Si les thèses de Beaud n’ont guère été relayées, c’est à mon avis parce qu’on préfère, tout simplement, la cacophonie des confrontations de témoignages directs, les opinions à chaud, à la reformulation appliquée et sereine des enjeux et des discours. Les grands médias doivent être en train de négocier la réponse de Thierry Henry ou de Ribéry plutôt que de relire leurs classiques de sociologie du sport, et celui qui obtiendra l’interview décrochera le pactole. Ce sera alors parole contre parole, et ce sera génial, divertissant, frénétique, des pages Facebook proposeront de liker pour l’un ou pour l’autre des protagonistes, et puis le temps continuera de filer vite, on se dira que "de toute façon on ne saura jamais ce qui s’est vraiment passé", et puis l’actualité parlera d’autre chose. Mais les causes profondes continueront d’agir, d’autant plus sournoisement qu’elles n’auront pas été méditées.
La grève est déclarée ?
Stéphane Beaud ne propose pas seulement un autre regard ni une autre expertise, il propose un autre tempo. Il prend le temps que les médias ne veulent plus prendre (préférant déjà, le matin, parler du match à venir le soir, plutôt que de celui joué la veille).
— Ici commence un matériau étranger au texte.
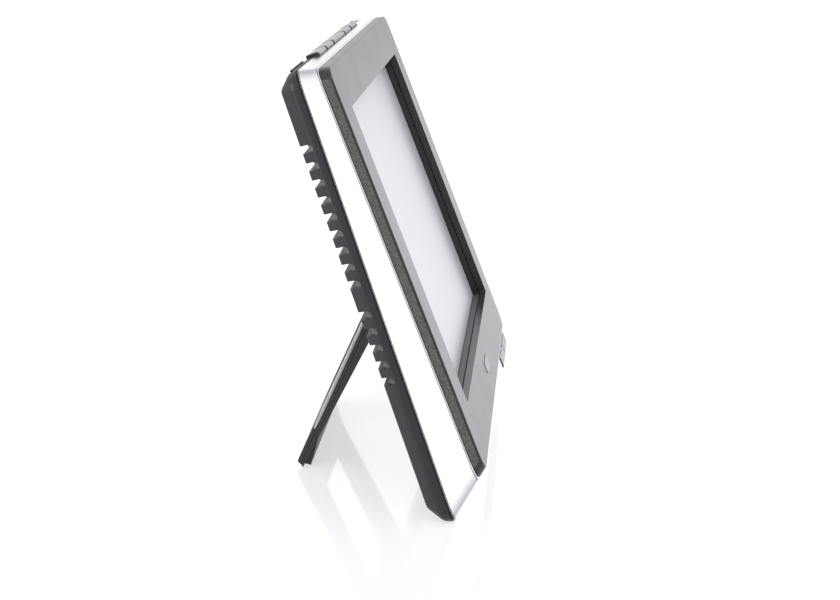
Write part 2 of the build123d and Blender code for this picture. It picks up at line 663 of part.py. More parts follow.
# ---------------------------------------------------------------- assembly
NODES = {
    "front_bezel": front_bezel(), "badge_plate": badge_plate(), "silver_band": silver_band(),
    "back_cover": back_cover(), "stand_leg": stand_leg(), "leg_foot_pad": leg_foot_pad(),
    "hinge_pins": hinge_pins(), "friction_washers": friction_washers(), "lcd_glass": lcd_glass(),
    "lcd_backlight": lcd_backlight(), "lcd_holder": lcd_holder(), "key_board": key_board(),
    "key_switches": key_switches(), "bottom_pod": bottom_pod(), "pod_board": pod_board(),
    "pod_switches": pod_switches(), "main_board": main_board(), "board_chips": board_chips(),
    "card_slot": card_slot(), "usb_socket": usb_socket(), "dc_jack": dc_jack(),
    "key_ribbon": key_ribbon(), "panel_ribbon": panel_ribbon(), "pod_ribbon": pod_ribbon(),
    "case_screws": case_screws(), "board_screws": board_screws(),
}
NODES |= {name: top_key(name) for name in TOP_KEYS}
NODES |= {name: pod_key(name) for name in POD_KEYS}


def leaned(shape):
    """Leans a piece, or each piece of a group, back to the standing pose."""
    solids = shape if isinstance(shape, list) else [shape]
    return Compound(children=[Rot(-LEAN, 0, 0) * solid for each in solids for solid in each.solids()])


STANDING = {name: leaned(shape) for name, shape in NODES.items()}
boxes = [shape.bounding_box() for shape in STANDING.values()]
shift = -(min(box.min.Y for box in boxes) + max(box.max.Y for box in boxes)) / 2
on_table = Pos(0, shift, LIFT)
for name, shape in STANDING.items():
    export_step(on_table * shape, f"parts/{name}.step")
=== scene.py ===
"""Looks of a 7 inch digital photo frame on its folding leg, built around the fixed CAD frame.

Lengths are metres in the row frame: X along the width, Y into the depth, Z up.
"""

from __future__ import annotations

import logging
import math
from dataclasses import dataclass, field
from enum import Enum

import bmesh
import bpy
import numpy as np
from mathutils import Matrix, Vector


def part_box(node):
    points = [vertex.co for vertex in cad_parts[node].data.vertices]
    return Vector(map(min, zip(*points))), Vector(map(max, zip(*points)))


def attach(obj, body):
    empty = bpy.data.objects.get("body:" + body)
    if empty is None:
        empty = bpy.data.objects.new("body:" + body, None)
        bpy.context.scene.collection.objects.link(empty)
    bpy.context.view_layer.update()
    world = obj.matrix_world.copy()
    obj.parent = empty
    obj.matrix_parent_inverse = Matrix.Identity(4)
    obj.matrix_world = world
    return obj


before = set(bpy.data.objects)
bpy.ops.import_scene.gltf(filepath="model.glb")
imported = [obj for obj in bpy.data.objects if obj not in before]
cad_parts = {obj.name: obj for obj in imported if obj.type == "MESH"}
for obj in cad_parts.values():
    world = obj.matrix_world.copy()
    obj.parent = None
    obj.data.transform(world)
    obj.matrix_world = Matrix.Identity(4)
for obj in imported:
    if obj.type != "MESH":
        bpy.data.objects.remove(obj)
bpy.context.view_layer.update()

LOG = logging.getLogger("photo_frame")
MM = 0.001
WELD = 0.001 * MM  # vertices nearer than this are one
SENSOR_WIDTH = 36.0  # millimetres
Colour = tuple[float, float, float]
Number = float | int
Surface = tuple[np.ndarray, list]


# ---------------------------------------------------------------- places in the leaned body
@dataclass(frozen=True)
class PanelFrame:
    """The upright drawing frame of the body, and how it stands on the table.

    Attributes:
        lean: backward lean of the front face, radians.
        lift: height of the drawing frame's origin above the table, metres.
        glass_low: (depth, height) of the lower front edge of the display glass, metres.
    """

    lean: float = math.radians(21.03)
    lift: float = 16.2 * MM
    glass_low: tuple[float, float] = (4.8 * MM, 13.7 * MM)

    def shift(self) -> float:
        """Depth of the drawing frame's origin, read from the display glass."""
        y, z = self.glass_low
        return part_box("lcd_glass")[0][1] - y * math.cos(self.lean) - z * math.sin(self.lean)

    def place(self, points: np.ndarray) -> np.ndarray:
        """Turns points about X by the lean and sets them on the table.

        Args:
            points: (n, 3) array in the drawing frame, metres.

        Returns:
            (n, 3) array in the row frame.
        """
        c, s = math.cos(self.lean), math.sin(self.lean)
        x, y, z = points.T
        return np.stack([x, y * c + z * s + self.shift(), z * c - y * s + self.lift], axis=1)


@dataclass(frozen=True)
class LegFrame:
    """Frame of the open leg: s runs down it from its axis, n points out of its rear skin.

    Attributes:
        tilt: angle of the open leg from the vertical, radians.
        axis_depth: depth of the axis in the drawing frame, metres.
        axis_height: height of the axis in the drawing frame, metres.
    """

    tilt: float = math.radians(24.36)
    axis_depth: float = 15.92 * MM
    axis_height: float = 52.5 * MM

    def place(self, points: np.ndarray, body: PanelFrame) -> np.ndarray:
        """Carries (x, s, n) points to the row frame.

        Args:
            points: (n, 3) array of x, s and n, metres.
            body: the frame the axis is fixed in.

        Returns:
            (n, 3) array in the row frame.
        """
        origin = body.place(np.array([[0.0, self.axis_depth, self.axis_height]]))[0]
        c, t = math.cos(self.tilt), math.sin(self.tilt)
        x, s, n = points.T
        return np.stack([x, origin[1] + s * t + n * c, origin[2] - s * c + n * t], axis=1)


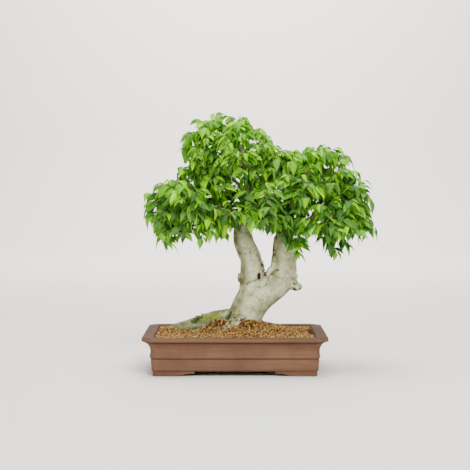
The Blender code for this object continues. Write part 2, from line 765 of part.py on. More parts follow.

Moins réactive qu’Internet sur l’actualité, bénéficiant de moins de recul que les magazines pour les analyses, la presse quotidienne se retrouve le cul entre deux chaises. Elle se raccroche à des stratégies accrocheuses qui ne sont efficaces qu’en apparence, et dont les effets avaient été désastreux pour elle en 1998 déjà. Qu’elle ne croit pas qu’en 2010 elle avait cette fois été du côté du vrai: elle avait relayé et accentué une stigmatisation raciale et culturelle pour le moins superficielle. D’une manière générale, la couverture médiatique de l’événement avait été un fiasco. Domenech en remet une couche qui n’explique rien: les grands médias ne lui en font pas moins les yeux doux.